Everyone knows the Royal Navy rules the waves. That’s why this week I was delighted to visit HMS Kent when she docked at the Port of Dover. On a visit to see the ship’s company, I was incredibly impressed by the professionalism, dedication and sense of duty shown by the sailors on this impressive warship.
I was also struck by how the Royal Navy has been changing. Not so long ago it seemed that sailors were all men. But going round the ship it was clear that the modern Navy is a welcoming place for women too. It shows just as Britain is changing, so is the Navy.
Somethings don’t change however. The first is courage. Our Navy has shown real courage in recent times. Just last year, HMS Defender sailed in international waters near Ukraine’s Crimea. This is an area of sea that the Russians are assertive over. However, it is in fact international waters under international law. With 20 Russian aircraft and 2 warships tailing the Defender, she did exactly what her name said – defending international law and respect for borders against Russian aggression.

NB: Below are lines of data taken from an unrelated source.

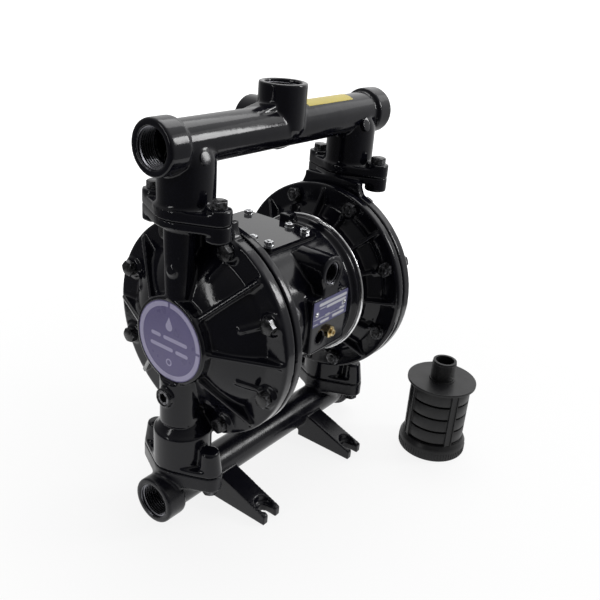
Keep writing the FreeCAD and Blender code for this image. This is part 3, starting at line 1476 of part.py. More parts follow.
def bottom_end_tools(side, sign):
    x = f"{sign}neck_offset"
    bore = rod(
        f"bottom_rise_{side}", "seat_bore_radius", "lower_joint_height - bottom_axis_height",
        (x, "0", "bottom_axis_height"))
    thread = rod(
        f"bottom_thread_{side}", "port_thread_radius", "port_thread_length",
        (f"{sign}port_face", "0", "bottom_axis_height"), "-X" if side == "right" else "+X")
    holes = [
        rod(f"bottom_hole_{side}_{place}", "flange_bolt_radius + hole_clearance", "bottom_flange_thickness",
            (x, y, "lower_joint_height - bottom_flange_thickness"))
        for place, y in (("front", "-lobe_offset"), ("rear", "lobe_offset"))]
    return [bore, thread, *holes]


def bottom_manifold():
    half = "(port_face - port_boss_length / 2)"
    tube = rod(
        "bottom_tube", "bottom_tube_radius", f"2 * {half}", (f"-{half}", "0", "bottom_axis_height"), "+X")
    feet = [foot_pair("foot_right", "foot_offset"), foot_pair("foot_left", "-foot_offset")]
    metal = fuse("bottom_metal", [tube, *feet, *in_pairs(bottom_ends)])
    bore_half = "(port_face - port_thread_length / 2)"
    bore = rod(
        "bottom_bore", "bottom_bore_radius", f"2 * {bore_half}", (f"-{bore_half}", "0", "bottom_axis_height"),
        "+X")
    return cut("bottom_manifold", metal, [bore, *in_pairs(bottom_end_tools)])


keep("bottom_manifold", bottom_manifold())


def flange_bolts(name, head_face, shank, aim):
    """Four hexagon bolts, two at each flange, with their heads on the manifold."""
    bolts = []
    for side, x in (("right", "neck_offset"), ("left", "-neck_offset")):
        for place, y in (("front", "-lobe_offset"), ("rear", "lobe_offset")):
            head = hexagon(
                f"{name}_head_{side}_{place}", "hex_flats", "hex_head_height", (x, y, head_face), aim)
            back = "-Z" if aim == "+Z" else "+Z"
            stem = rod(f"{name}_shank_{side}_{place}", "flange_bolt_radius", shank, (x, y, head_face), back)
            bolts.append(fuse(f"{name}_{side}_{place}", [head, stem]))
    return group(name, bolts)


keep("top_manifold_bolts", flange_bolts(
    "top_manifold_bolts", "upper_joint_height + top_lobe_height", "top_lobe_height + flange_bolt_grip", "+Z"))
keep("bottom_manifold_bolts", flange_bolts(
    "bottom_manifold_bolts", "lower_joint_height - bottom_flange_thickness",
    "bottom_flange_thickness + flange_bolt_grip + thread_end * 2", "-Z"))


# Exhaust silencer

SILENCER = ("silencer_x", "-silencer_y", "0")


DISC_LOW = "(silencer_disc_top - silencer_disc_thickness)"
CAGE_BORE = "(silencer_radius - silencer_wall)"

keep("silencer_head", turned("silencer_head", "Z_Axis", [
    ("nipple_bore_radius", DISC_LOW),
    ("silencer_disc_radius", DISC_LOW),
    ("silencer_disc_radius", "silencer_disc_top"),
    ("nipple_radius", "silencer_disc_top"),
    ("nipple_radius", "silencer_height"),
    ("nipple_bore_radius", "silencer_height"),
], SILENCER))


def silencer_cage():
    """Slotted plastic cage that carries the head."""
    shell = turned("cage_shell", "Z_Axis", [
        (CAGE_BORE, "base_height"),
        ("silencer_radius", "base_height"),
        ("silencer_radius", DISC_LOW),
        (CAGE_BORE, DISC_LOW),
    ], SILENCER)
    strips = []
    rings = []
    for number, turn in enumerate(("strip_turn", "strip_turn + 90")):
        strip = padded(f"cage_strip_{number}", "XY_Plane", [
            ("silencer_radius + strip_rise", "-strip_width / 2"),
            ("silencer_radius + strip_rise", "strip_width / 2"),
            ("-silencer_radius - strip_rise", "strip_width / 2"),
            ("-silencer_radius - strip_rise", "-strip_width / 2"),
        ], f"{DISC_LOW} - base_height", ("silencer_x", "-silencer_y", "base_height"))
        strip.setExpression("Placement.Rotation.Angle", formula(turn))
        strips.append(strip)
    core = rod("cage_core", CAGE_BORE, "silencer_height", SILENCER)
    for number in range(SIZES["slot_rows"]):
        low = f"slot_first + {number} * slot_pitch - slot_gap / 2"
        rings.append(rod(
            f"cage_ring_{number}", "silencer_radius + 2 * strip_rise", "slot_gap",
            ("silencer_x", "-silencer_y", low)))
    slotted = cut("cage_slotted", shell, [cut("cage_slots", fuse("cage_rings", rings), [core])])
    bars = cut("cage_bars", fuse("cage_strips", strips), [core])
    return fuse("silencer_cage", [slotted, bars])


keep("silencer_cage", silencer_cage())

spigot = "(silencer_radius - silencer_wall - spigot_clearance)"
keep("silencer_base", turned("silencer_base", "Z_Axis", [
    ("0", "0"),
    ("base_radius - edge_round", "0"),
    ("base_radius", "edge_round", "edge_round", 1),
    ("base_radius", "base_skirt_height"),
    ("silencer_radius + edge_round / 2", "base_height - spigot_clearance / 2"),
    (spigot, "base_height - spigot_clearance / 2"),
    (spigot, "base_height + spigot_height"),
    (f"{spigot} - silencer_wall", "base_height + spigot_height"),
    (f"{spigot} - silencer_wall", "base_floor"),
    ("0", "base_floor"),
], SILENCER))

element_low = "(base_floor + spigot_clearance / 2)"
element_top = "(silencer_disc_top - silencer_disc_thickness - spigot_clearance / 2)"
keep("silencer_element", turned("silencer_element", "Z_Axis", [
    ("element_radius - element_wall", element_low),
    ("element_radius", element_low),
    ("element_radius", element_top),
    ("element_radius - element_wall", element_top),
], SILENCER))


# Every object is checked before any file is written

doc.recompute()
failed = [thing.Name for thing in doc.Objects if {"Invalid", "Error"} & set(thing.State)]
if failed:
    raise RuntimeError(f"objects that did not build: {failed}")
for node in NODES:
    if node.Shape.isNull() or not node.Shape.isValid() or not node.Shape.Solids:
        raise RuntimeError(f"{node.Label} has no valid solid")

os.makedirs("parts", exist_ok=True)
for node in NODES:
    node.Shape.exportStep(f"parts/{node.Label}.step")
    print(f"{node.Label}: {len(node.Shape.Solids)} solids, {node.Shape.Volume / 1000:.1f} cm3")
print(len(NODES), "nodes")
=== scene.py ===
import json
import math

import bmesh
import bpy
from mathutils import Matrix, Vector

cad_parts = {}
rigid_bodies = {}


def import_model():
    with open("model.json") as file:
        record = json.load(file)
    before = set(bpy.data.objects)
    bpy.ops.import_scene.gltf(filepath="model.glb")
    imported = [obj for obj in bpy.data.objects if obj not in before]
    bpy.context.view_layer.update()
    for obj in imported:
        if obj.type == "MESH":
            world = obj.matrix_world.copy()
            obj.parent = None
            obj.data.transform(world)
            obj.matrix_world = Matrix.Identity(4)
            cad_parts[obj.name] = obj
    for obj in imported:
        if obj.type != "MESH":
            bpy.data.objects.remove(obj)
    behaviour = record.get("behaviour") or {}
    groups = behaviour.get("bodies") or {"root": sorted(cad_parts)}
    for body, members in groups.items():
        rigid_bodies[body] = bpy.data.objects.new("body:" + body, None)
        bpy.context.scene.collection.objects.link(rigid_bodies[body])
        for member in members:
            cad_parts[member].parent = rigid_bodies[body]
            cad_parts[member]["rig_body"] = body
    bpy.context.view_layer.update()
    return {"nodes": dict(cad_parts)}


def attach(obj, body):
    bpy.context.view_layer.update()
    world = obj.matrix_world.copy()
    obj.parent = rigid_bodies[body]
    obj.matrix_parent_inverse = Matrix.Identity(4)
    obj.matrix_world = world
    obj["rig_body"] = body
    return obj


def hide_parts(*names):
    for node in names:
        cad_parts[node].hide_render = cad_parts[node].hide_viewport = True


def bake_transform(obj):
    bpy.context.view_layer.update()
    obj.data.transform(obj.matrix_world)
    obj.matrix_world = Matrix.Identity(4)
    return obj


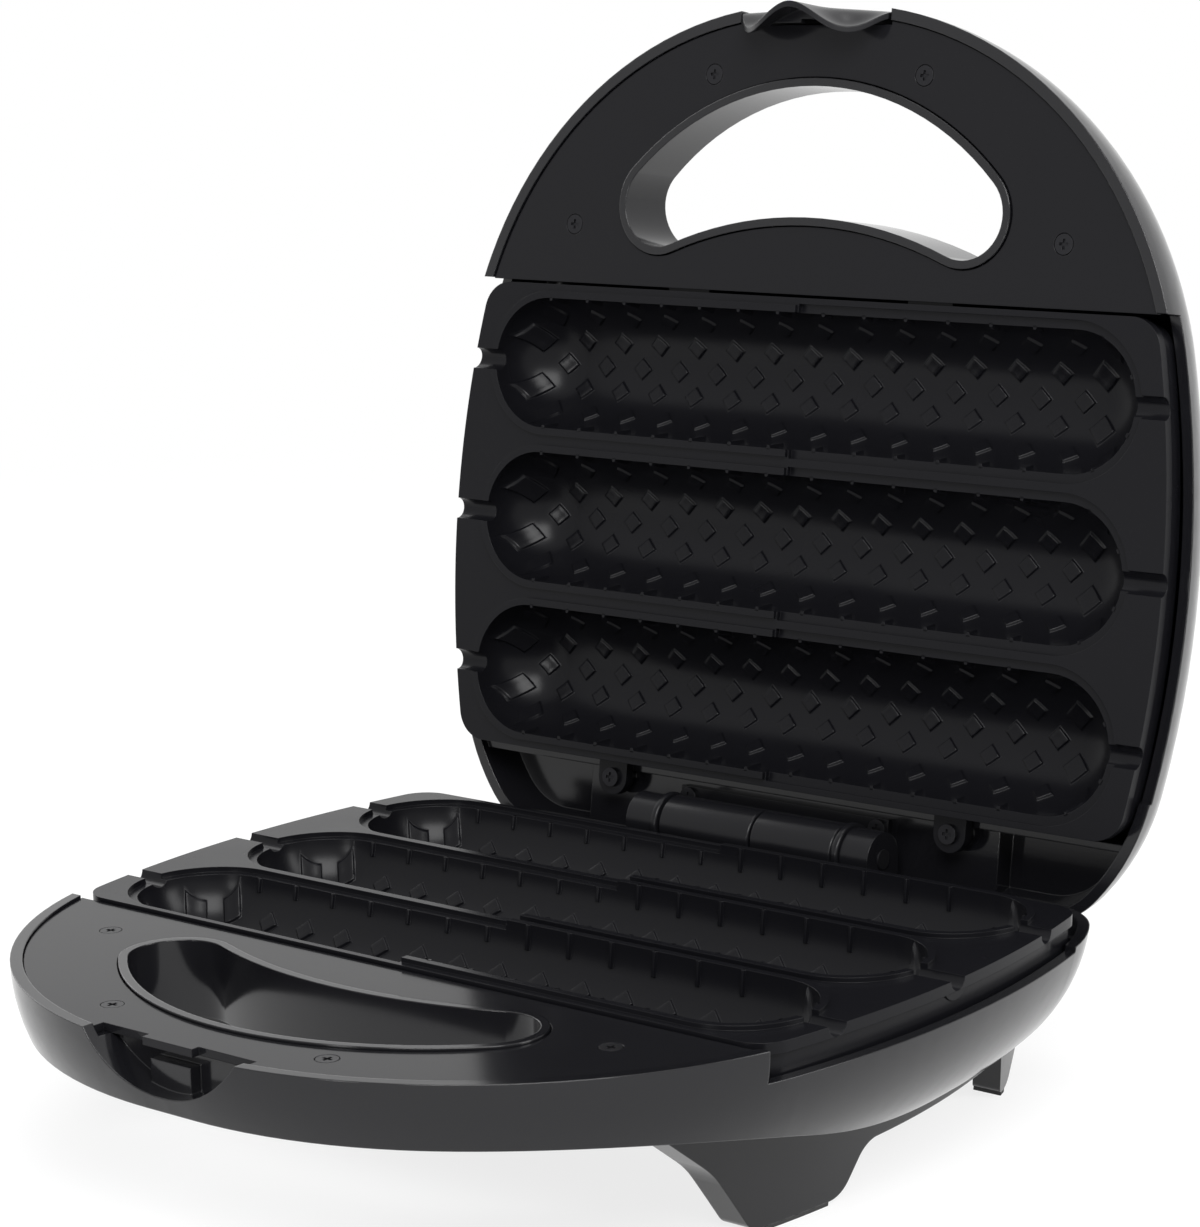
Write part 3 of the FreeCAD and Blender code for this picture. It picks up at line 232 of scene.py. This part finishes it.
PLATE_HALF_WIDTH = 117.3 * MM
PLATE_HALF_DEPTH = 66.5 * MM
PLATE_SIDE_RADIUS = 300 * MM
PLATE_CORNER_RADIUS = 9 * MM
FACE_GAP = 0.15 * MM
FLANGE = 3 * MM
SKIRT = 9 * MM
SKIRT_INSET = 1 * MM
PLATE_WALL = 2.5 * MM
PITCH = 44 * MM
CAVITY_RADIUS = 18.5 * MM
CAVITY_REACH = 105 * MM
GROOVE_RADIUS = 2.95 * MM
BEAD_WIDTH = 2 * MM
BEAD_HEIGHT = 1.2 * MM
BEAD_PLAY = 0.35 * MM
LUG = Vector((57, 71.7, 5)) * MM
LUG_RADIUS = 5 * MM
LUG_THICK = 3 * MM
TONGUE_REACH = 40 * MM
TONGUE_HALF = 7 * MM
TONGUE_LENGTH = 4 * MM
TONGUE_FACE = 3.3 * MM
TONGUE_THICK = 2.5 * MM
SCREW_BORE = 1.65 * MM
SPINE_DEPTH = 1.2 * MM
SPINE_SHORT_MIDDLE = 0.6 * MM
SPINE_SHORT_OUTER = 4.8 * MM
STICK_CUT = 0.2
SKIN = 0.01 * MM
BODY_SMOOTH = 32
CAVITY_TURNS = 24
CAVITY_RINGS = 20
UNDER_TURNS = 20
UNDER_RINGS = 12
SPINE_SIDES = 16
BORE_SIDES = 24
PAD_PITCH = 13.3 * MM
PAD_ROW = 7.05 * MM
PAD_SHIFT = {"lower_plate": -0.85 * MM, "upper_plate": 0.5 * MM}
PAD_HALF = 3.5 * MM
PAD_END_HALF = 4.3 * MM
PAD_ROWS = 2
PAD_COLUMNS = 10
PAD_STEPS = 4
PAD_SMOOTH = 50
PAD_WELD = 0.004 * MM
# In millimetres: the foot of a pad under the wall of the cavity, and the steps of its edge,
# each with how far in from the outline it is and how high above the wall
PAD_FOOT = -0.3
PAD_EDGE = ((0.0, 0.0), (0.08, 0.02), (0.18, 0.14), (0.34, 0.62), (0.44, 0.74), (0.56, 0.78))
RIB_HALF = 0.6 * MM
RIB_TIP = 17.7 * MM
RIM_SLOPE = 3.0
FINE = 1.0 * MM
MEDIAL = CAVITY_REACH - CAVITY_RADIUS
ROWS = (-PITCH, 0.0, PITCH)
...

This matters because Russia has been putting inexcusable pressure on Ukraine with threats to mount an invasion of this sovereign nation. While many countries have been wringing their hands over this matter, our British Government has been as resolute as our Royal Navy in facing down the bullying by Russia of its smaller neighbour.
Warships like HMS Kent play a vital role. Not only in defending our nation, but also in standing up for international law and peace on a wider scale. I was incredibly proud of the ship’s company – and the very good equipment that our armed forces have to see off aggressors.
We have a multi-billion pound investment programme to ensure our armed forces have got what they need, and it is right that we do. Just as the Royal Navy protects our nation’s interests across the globe, it also communicates our values. Values which, of course, are timeless.
Eighty years ago, the Navy kept our nation safe in World War Two. Rescuing our beleaguered troops from Dunkirk with the help of civilian boats in Operation Dynamo. As well as fighting and winning the battle of the Atlantic. Part of that was hunting down German battleships. I was reminded this week of how high the stakes were when I took part in the commemoration of the 80th anniversary of the Channel Dash.
This was an extraordinary example of courage, dedication to duty and commitment of our armed forces. Where battled was joined in the Channel and even though our armed forces knew that they were outgunned, they were also undaunted. Those are the values of the Royal Navy and all of our armed forces. That is why I was proud this week to welcome the ship’s company of HMS Kent to Dover.